Jafred Chirchir Kipchumba (born 8 August 1983) is a Kenyan long-distance runner who specialises in the marathon. He won the 2011 Eindhoven Marathon in a personal best time of 2:05:48 hours.

==Biography==
Hailing from Keiyo District in Kenya, he began training for marathon running in 2003. He made his first competitive appearance over the classic distance at an all-debutant version of the Vienna City Marathon in 2009. He finished in sixth place with a time of 2:10:42 hours. He again finished sixth at the Istanbul Eurasia Marathon in October later that year.

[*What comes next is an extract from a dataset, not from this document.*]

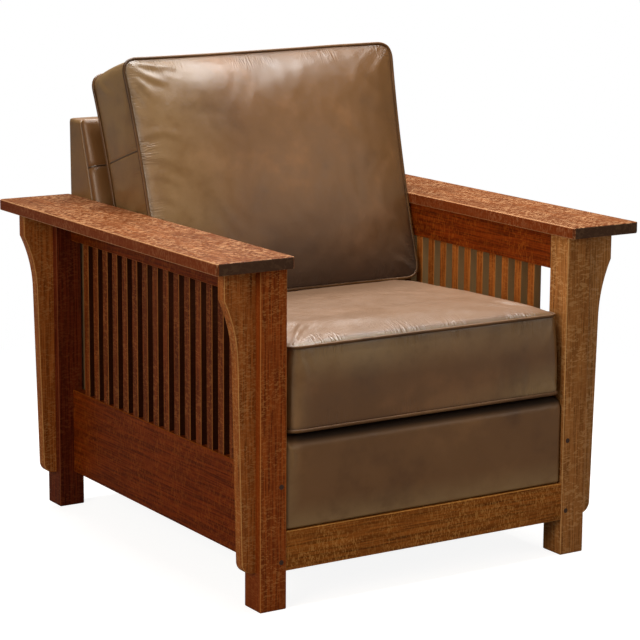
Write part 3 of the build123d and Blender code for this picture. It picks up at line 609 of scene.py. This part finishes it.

In his fourth outing over the 42.195 km distance, Kipchumba had his first competitive win. He defeated former world champion Charles Kamathi to win the Milano City Marathon in a personal best time of 2:10:42 hours and later declared that he himself had not expected to win the competition. He improved his time further at the Toronto Waterfront Marathon where he crossed the line after 2:08:09 hours to take the runner-up spot behind Kenneth Mungara, who ran the fastest time ever set in Canada. He made a significant career breakthrough at the 2011 Eindhoven Marathon: he ran a course record time of 2:05:48 hours, beating the previous course record by over a minute (Geoffrey Mutai's 2:07:01 from 2009). He was surprised by his achievement, stating after the race: "I was only thinking about running 2:07. I was not confident I was going to run faster".

He trains with Geoffrey Mutai, who won the 2011 Boston Marathon in a world's fastest time.